Die Geschichte um eine mysteriöse Mordserie in der besseren Gesellschaft wird durch zahlreiche, teils herrlich überzeichnete Charaktere erst richtig sehenswert, zumal Regisseur Franz Josef Gottlieb der eigentlich unverzeihliche Fauxpas passiert, die Luft viel zu früh aus dem Geschehen zu lassen, indem man den Haupttäter in jeder Einstellung an seiner Stimme erkennt. Diese ist zwar verzerrt zu hören, allerdings viel zu markant, als dass man sie nicht unter den anderen Verdächtigen heraushören könnte. Außerdem lassen frühe Dialoge auf die Identität des Mörders schließen, was ziemlich schade ist, denn der Film ist an sich sehr unterhaltsam und in vielen Intervallen spannend. Aus Verdächtigen werden schließlich nach und nach Leichen, die zu Puzzlestücken für eine zusammenhängende Story werden, die in Teilen recht vertraut vorkommt.
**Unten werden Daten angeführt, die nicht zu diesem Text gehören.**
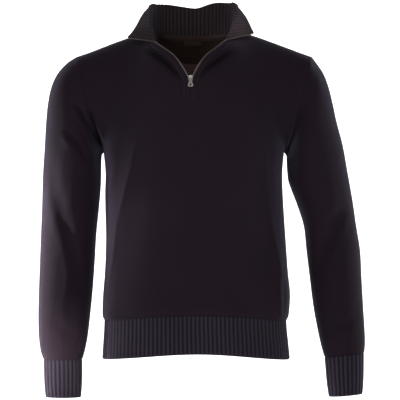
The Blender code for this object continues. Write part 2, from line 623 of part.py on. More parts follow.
def build_slider(finish):
    """The zip's slider: a front and a back plate on a post between the two chains, with the pull's bar."""
    width, height, plate = SLIDER
    front, rear = -PLATE_FACE, PLATE_BACK
    obj = to_object("zip_slider", box((width, plate, height), (0, front - plate / 2, 0), 0.0004), finish)
    obj.matrix_world = slider_frame()
    combine(obj, "slider_back_plate", box((width, plate, height), (0, rear + plate / 2, 0), 0.0004), "UNION")
    post = (0.0014, rear - front + plate, 0.0024)
    combine(obj, "slider_post", box(post, (0, (front + rear) / 2, height / 2 - 0.0014)), "UNION")
    reach = PIVOT_FACE - PLATE_FACE + 0.0010
    for side in (-1, 1):
        lug = (LUG, reach + 0.0004, LUG_HEIGHT)
        middle = (side * (EYE_WIDTH / 2 + EYE_PLAY + LUG / 2), front - reach / 2 + 0.0002, PIVOT_UP)
        combine(obj, f"slider_lug_{side}", box(lug, middle, 0.0003), "UNION")
    bar = rod(BAR, EYE_WIDTH + 2 * EYE_PLAY + LUG, (0, -PIVOT_FACE, PIVOT_UP))
    combine(obj, "slider_bar", bar, "UNION")
    return obj


def slider_frame():
    """The slider's own axes: X across, Y into the cloth, Z up along the closed zip."""
    low, high = (np.add(ZIP_EDGE[-1][k], ZIP_EDGE[1][k]) / 2 for k in (7, 6))
    up = unit(high - low)
    inward = np.cross(up, (1.0, 0.0, 0.0))
    middle = high + SLIDER_UP * up
    rows = np.eye(4)
    rows[:3, 0], rows[:3, 1], rows[:3, 2], rows[:3, 3] = (1, 0, 0), inward, up, middle
    return Matrix(rows.tolist())


def build_tab(finish):
    """The pull tab: a flat drop with a round hole, hung from the slider's bar by an eye."""
    pivot = slider_frame() @ Vector((0, -PIVOT_FACE, PIVOT_UP))
    obj = to_object("pull_tab", rod(EYE, EYE_WIDTH, (0, 0, 0), 16), finish)
    obj.location = pivot
    outline = bpy.data.curves.new("pull_tab_plate", "CURVE")
    outline.dimensions = "2D"
    outline.fill_mode = "BOTH"
    outline.extrude = TAB_PLATE / 2
    half = [(half_width, -drop) for drop, half_width in TAB_OUTLINE]
    hole = [(TAB_HOLE * math.cos(a), TAB_HOLE_DROP + TAB_HOLE * math.sin(a))
            for a in np.linspace(0, 2 * math.pi, 13)[:-1]]
    for ring in (half + [(-x, y) for x, y in reversed(half)], hole):
        spline = outline.splines.new("POLY")
        spline.points.add(len(ring) - 1)
        spline.use_cyclic_u = True
        for knot, (x, y) in zip(spline.points, ring):
            knot.co = (x, y, 0.0, 1.0)
    flat = bpy.data.objects.new("pull_tab_plate", outline)
    CUTTERS.objects.link(flat)
    bpy.context.view_layer.update()
    mesh = bpy.data.meshes.new_from_object(flat.evaluated_get(bpy.context.evaluated_depsgraph_get()))
    bpy.data.objects.remove(flat)
    work = bmesh.new()
    work.from_mesh(mesh)
    bmesh.ops.remove_doubles(work, verts=work.verts, dist=1e-5)
    work.transform(Matrix.Rotation(math.pi / 2, 4, "X"))
    combine(obj, "tab_plate", work, "UNION")
    combine(obj, "tab_eye", rod(BAR + EYE_PLAY, EYE_WIDTH * 2, (0, 0, 0)), "DIFFERENCE")
    return obj


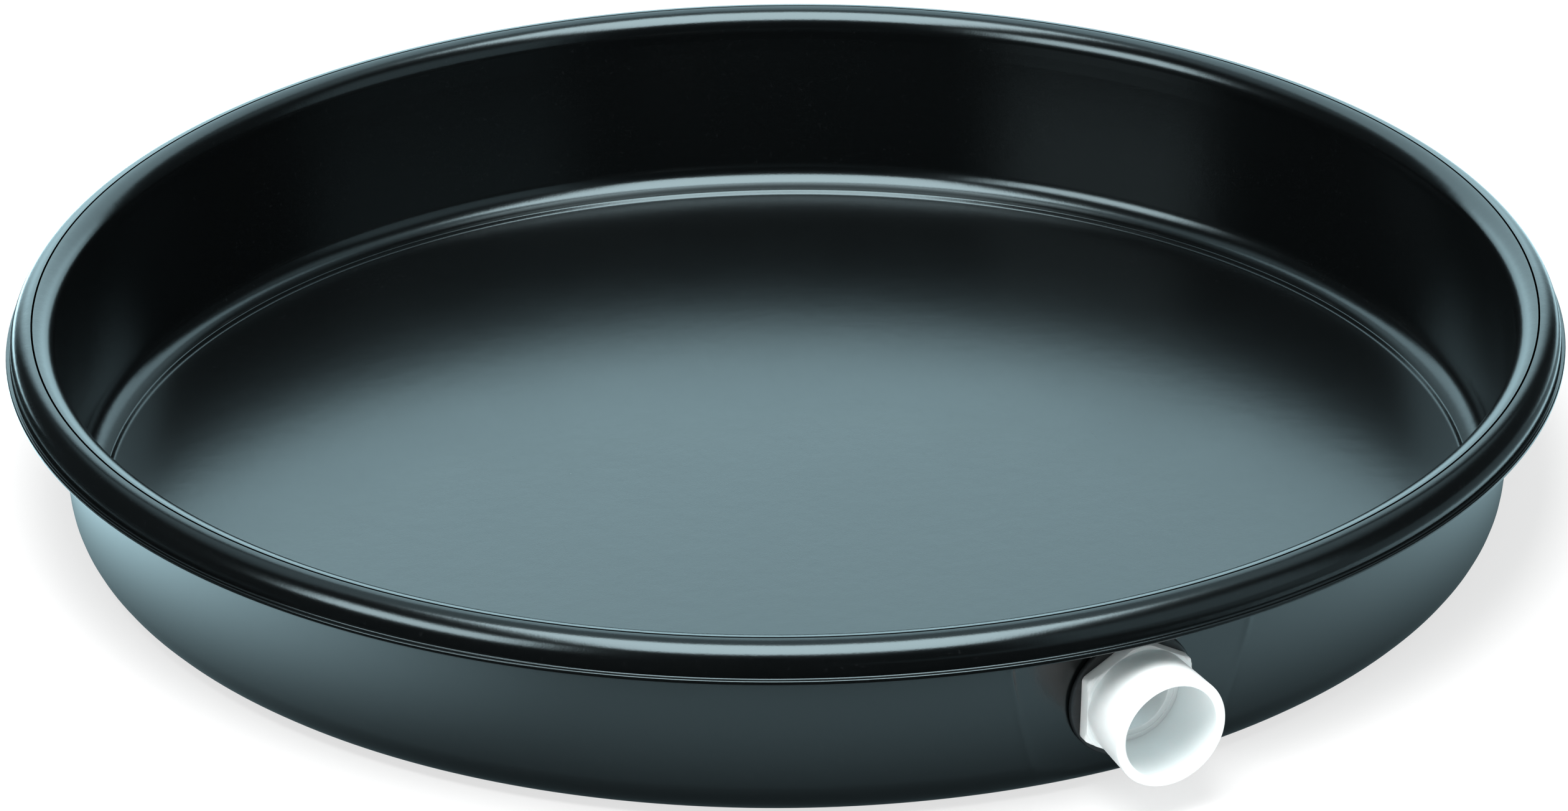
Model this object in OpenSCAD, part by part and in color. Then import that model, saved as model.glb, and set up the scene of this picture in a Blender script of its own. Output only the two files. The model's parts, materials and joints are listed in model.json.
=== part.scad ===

Nichtsdestotrotz handelt es sich um einen der sehenswertesten Filme der Reihe, da er über viele modifizierte Merkmale verfügt, die überraschend und frisch wirken. Die Kamera-Arbeit bringt Bewegung in das Geschehen, gefällt sich außerdem in ausgefallenen Winkeln, die immer wieder wechselnden Schauplätze sorgen für Dynamik, und die musikalische Begleitung für das richtige Flair, vor allem, wen der nächste Mord ins Haus steht. Hansjörg Felmy ist erneut in der männlichen Hauptrolle zu sehen, präsentiert sich im Gegensatz zu seinen Auftritten in
"Der Henker von London" oder
"Das Ungeheuer von London-City" jedoch vollkommen unterschiedlich. Zu sehen mit einer augenzwinkernden und gewitzten Attitüde, schiebt er den Ernst und die Schwere des Falls beiseite und kann sich ausgiebig um seine attraktive Partnerin Ann Smyrner kümmern, die eine der besten Interpretationen ihres 60er-Jahre-Schaffens anbietet. Die beiden liefern überwindbare Gegensätze, werden jedoch als designiertes Team integriert, bei dem die Chemie trotz Anlaufschwierigkeiten stimmt. Auffällig sind die geschliffenen, teils scharfen und sarkastisch angehauchten Dialoge, die vor allem von Alice Treff, Helmuth Lohner, Heinz Engelmann, Ann Savo, Trude Herr und Peter Vogel auf die Spitze getrieben werden.
Vor allem Helmuth Lohner und Alice Treff repräsentieren eine aristokratische Arroganz und fallen durch hoheitsvolles Gehabe, Gebärden und Kommentare auf, die dem Gegenüber zu jeder Zeit zu nahe treten. Hans Nielsen, Walter Rilla, Harry Riebauer und Wolfgang Lukschy präsentieren sich in für deren Verhältnisse klassischen Rollen, sorgen dabei für die ausstaffierenden und teils größeren Momente des Films. Interessant ist die geballte Ladung Humor, vertreten durch Trude Herr und Peter Vogel, der selten in den handelsüblichen Krimi-Humor gleichgesinnter Filme abdriftet, was durchaus erfrischend wirkt, beziehungsweise wirken kann. Heinz Engelmanns passender Entwurf des äußerst fordernden, ungeduldigen und forschen Polizeimanns weiß ebenfalls zu gefallen und erteilt einigen von sich selbst überzeugten Herrschaften eine klare Abfuhr. Gesucht wird der "große Falconetti" - ein Name den man bereits aus Harald Reinls
"Die weiße Spinne" kennt - aber ein Toter kann eben nur schwer gefasst werden. Die Erhebungen gewähren vage Blicke in die Vergangenheit, welche stilbildend für die Zukunft wird, wenngleich der letztlich ungelenk wirkende Titel die Opferzahl bereits ankündigt. Franz Josef Gottlieb kann am Ende bescheinigt werden, dass er wesentlich interessantere, vielleicht sogar agilere Beiträge unter Artur Brauner abliefern konnte, als bei der Rialto, auch wenn der Überraschungseffekt hier leider auf der Rennstrecke bleibt. In diesem Zusammenhang hätte es sicherlich dienlichere Lösungen gegeben, beispielsweise eine Synchronisation durch einen anderen Schauspieler, aber letztlich kann diese Pleite dem insgesamt positiven Gesamteindruck nichts anhaben. Der Film nimmt sich am Ende überhaupt nicht ernst, was durch das unorthodox wirkende Finale unterstrichen wird. Vielmehr ist es sogar ein wenig zu übertrieben gestaltet, aber so sieht eben das Ende der Schwarzweiß-Ära bei Bryan Edgar Wallace aus.
"Das siebente Opfer" weiß mit verspielten Tendenzen und spannenden Intervallen, außerdem einer besonders ausgefallenen Bildgestaltung zu gefallen und landet aus diesem Grund einen halben Volltreffer. Immer gerne gesehen.